-- begin --
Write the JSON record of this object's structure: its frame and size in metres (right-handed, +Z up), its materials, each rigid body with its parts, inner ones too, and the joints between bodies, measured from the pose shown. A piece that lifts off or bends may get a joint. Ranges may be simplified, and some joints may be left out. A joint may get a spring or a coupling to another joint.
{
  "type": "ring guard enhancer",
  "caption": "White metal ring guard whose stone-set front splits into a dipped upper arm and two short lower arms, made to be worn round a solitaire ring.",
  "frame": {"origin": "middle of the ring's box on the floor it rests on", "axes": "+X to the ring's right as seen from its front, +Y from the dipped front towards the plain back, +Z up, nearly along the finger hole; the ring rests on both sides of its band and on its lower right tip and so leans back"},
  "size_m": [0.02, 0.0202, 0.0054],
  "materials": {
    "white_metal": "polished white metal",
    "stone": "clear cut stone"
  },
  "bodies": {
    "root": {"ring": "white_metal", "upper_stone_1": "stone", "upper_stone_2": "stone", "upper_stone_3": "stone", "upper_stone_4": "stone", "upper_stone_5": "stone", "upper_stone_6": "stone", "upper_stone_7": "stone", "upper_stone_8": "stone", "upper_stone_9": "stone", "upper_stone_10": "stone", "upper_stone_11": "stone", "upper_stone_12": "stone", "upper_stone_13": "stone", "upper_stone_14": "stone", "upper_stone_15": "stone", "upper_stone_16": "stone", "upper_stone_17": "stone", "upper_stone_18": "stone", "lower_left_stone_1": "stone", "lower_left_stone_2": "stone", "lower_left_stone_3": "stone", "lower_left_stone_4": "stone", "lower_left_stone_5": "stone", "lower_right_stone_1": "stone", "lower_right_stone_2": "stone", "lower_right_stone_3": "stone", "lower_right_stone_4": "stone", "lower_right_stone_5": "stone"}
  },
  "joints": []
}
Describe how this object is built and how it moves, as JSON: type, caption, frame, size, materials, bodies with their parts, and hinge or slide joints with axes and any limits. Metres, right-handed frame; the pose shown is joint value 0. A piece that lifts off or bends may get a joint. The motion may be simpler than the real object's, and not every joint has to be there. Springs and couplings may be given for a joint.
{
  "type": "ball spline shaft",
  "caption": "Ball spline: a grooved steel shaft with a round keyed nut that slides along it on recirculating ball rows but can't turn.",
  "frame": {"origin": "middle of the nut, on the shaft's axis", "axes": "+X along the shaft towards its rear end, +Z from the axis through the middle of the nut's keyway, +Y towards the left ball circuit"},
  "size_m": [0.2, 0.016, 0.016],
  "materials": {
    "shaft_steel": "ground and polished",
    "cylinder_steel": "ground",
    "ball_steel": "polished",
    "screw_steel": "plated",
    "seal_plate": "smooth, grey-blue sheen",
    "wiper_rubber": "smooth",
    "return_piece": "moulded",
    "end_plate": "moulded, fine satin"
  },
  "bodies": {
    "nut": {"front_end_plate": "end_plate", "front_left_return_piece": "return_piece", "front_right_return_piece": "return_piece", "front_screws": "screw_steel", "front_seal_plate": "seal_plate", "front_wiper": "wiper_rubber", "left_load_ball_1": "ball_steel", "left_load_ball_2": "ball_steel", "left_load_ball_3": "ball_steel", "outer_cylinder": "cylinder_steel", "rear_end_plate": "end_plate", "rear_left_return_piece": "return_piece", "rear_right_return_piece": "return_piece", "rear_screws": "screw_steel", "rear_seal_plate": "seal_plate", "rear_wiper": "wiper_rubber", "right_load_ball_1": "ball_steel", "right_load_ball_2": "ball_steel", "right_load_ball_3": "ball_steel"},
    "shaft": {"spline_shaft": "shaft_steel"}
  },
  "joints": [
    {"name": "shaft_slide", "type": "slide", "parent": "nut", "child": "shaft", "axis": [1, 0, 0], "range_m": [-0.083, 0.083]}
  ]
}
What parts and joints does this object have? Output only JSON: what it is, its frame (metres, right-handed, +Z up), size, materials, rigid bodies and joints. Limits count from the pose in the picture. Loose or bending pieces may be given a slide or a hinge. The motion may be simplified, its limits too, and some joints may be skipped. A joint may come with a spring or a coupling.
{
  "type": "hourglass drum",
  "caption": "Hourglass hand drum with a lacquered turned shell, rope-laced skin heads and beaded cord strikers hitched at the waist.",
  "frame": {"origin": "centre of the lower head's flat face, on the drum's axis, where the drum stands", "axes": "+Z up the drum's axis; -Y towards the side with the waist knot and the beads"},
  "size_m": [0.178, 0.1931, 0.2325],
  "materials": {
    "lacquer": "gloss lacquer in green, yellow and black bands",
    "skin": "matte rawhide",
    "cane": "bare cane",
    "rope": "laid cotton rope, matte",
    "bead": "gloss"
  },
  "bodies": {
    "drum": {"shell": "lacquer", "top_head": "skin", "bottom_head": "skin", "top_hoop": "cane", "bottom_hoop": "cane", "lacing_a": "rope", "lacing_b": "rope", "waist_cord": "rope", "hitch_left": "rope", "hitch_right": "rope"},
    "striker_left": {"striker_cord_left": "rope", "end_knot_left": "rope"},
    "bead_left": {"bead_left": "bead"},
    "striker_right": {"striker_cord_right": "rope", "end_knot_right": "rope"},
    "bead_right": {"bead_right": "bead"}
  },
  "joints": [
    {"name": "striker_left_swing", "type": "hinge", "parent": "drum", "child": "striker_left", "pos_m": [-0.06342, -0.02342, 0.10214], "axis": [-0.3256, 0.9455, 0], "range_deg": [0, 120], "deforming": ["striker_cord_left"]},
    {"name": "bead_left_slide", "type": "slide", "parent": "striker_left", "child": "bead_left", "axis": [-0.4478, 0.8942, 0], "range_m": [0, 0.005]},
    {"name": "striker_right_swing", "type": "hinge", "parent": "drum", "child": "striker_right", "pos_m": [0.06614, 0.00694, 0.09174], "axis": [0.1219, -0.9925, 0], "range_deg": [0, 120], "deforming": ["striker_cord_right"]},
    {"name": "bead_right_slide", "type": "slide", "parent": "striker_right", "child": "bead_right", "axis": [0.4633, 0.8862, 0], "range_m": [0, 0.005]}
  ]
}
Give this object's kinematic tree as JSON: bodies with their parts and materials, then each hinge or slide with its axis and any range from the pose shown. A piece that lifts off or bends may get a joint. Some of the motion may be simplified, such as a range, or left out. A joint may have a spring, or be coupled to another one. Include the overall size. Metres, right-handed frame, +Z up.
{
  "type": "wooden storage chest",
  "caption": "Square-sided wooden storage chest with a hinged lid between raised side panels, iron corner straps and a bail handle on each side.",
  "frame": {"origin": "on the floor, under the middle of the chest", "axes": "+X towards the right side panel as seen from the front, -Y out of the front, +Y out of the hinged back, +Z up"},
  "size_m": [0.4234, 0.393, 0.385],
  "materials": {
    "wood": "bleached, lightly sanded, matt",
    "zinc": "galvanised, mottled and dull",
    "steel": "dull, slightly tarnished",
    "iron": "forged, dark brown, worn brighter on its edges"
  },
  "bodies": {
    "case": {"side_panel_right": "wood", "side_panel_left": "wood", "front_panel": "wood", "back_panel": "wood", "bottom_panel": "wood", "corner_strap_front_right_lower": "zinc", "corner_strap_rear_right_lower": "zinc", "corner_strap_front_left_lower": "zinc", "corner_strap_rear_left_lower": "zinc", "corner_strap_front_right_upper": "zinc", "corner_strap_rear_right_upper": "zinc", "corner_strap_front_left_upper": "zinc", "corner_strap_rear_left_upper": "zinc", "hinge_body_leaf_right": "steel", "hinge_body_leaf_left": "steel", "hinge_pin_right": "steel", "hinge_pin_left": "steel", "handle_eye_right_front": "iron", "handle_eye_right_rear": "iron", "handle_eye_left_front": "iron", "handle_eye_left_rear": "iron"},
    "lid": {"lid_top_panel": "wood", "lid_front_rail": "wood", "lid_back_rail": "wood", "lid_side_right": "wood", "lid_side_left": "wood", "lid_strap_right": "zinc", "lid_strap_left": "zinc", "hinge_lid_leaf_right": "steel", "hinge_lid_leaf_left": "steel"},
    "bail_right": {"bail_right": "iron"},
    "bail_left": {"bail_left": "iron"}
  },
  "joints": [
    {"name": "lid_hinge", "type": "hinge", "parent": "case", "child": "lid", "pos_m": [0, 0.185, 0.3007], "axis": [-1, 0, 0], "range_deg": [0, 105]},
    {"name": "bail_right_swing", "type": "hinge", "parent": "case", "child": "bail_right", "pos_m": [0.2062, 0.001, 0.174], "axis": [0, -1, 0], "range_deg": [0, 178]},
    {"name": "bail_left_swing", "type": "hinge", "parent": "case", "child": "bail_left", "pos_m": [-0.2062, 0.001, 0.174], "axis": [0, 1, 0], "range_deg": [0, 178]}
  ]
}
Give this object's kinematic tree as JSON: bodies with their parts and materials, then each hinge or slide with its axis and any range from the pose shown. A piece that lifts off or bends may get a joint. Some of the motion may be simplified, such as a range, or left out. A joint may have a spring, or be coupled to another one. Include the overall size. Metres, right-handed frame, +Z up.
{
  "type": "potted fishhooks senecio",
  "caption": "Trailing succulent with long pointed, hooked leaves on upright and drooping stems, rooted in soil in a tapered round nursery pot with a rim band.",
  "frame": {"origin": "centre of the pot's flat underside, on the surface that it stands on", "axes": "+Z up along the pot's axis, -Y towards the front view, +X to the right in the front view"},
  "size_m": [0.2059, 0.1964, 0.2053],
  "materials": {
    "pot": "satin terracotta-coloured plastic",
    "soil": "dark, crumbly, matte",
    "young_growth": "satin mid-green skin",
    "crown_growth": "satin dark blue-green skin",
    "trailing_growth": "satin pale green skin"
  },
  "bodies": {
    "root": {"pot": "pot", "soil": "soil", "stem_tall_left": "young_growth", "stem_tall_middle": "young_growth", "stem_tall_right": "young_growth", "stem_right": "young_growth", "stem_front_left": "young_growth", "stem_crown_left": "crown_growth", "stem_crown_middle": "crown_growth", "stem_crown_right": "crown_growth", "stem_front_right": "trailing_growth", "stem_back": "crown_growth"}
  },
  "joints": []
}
-- end --
▶ **What to do**: Search the records for the word "rigid" and copy every line where it occurs.

▶ **Response to the task**:
Write the JSON record of this object's structure: its frame and size in metres (right-handed, +Z up), its materials, each rigid body with its parts, inner ones too, and the joints between bodies, measured from the pose shown. A piece that lifts off or bends may get a joint. Ranges may be simplified, and some joints may be left out. A joint may get a spring or a coupling to another joint.
What parts and joints does this object have? Output only JSON: what it is, its frame (metres, right-handed, +Z up), size, materials, rigid bodies and joints. Limits count from the pose in the picture. Loose or bending pieces may be given a slide or a hinge. The motion may be simplified, its limits too, and some joints may be skipped. A joint may come with a spring or a coupling.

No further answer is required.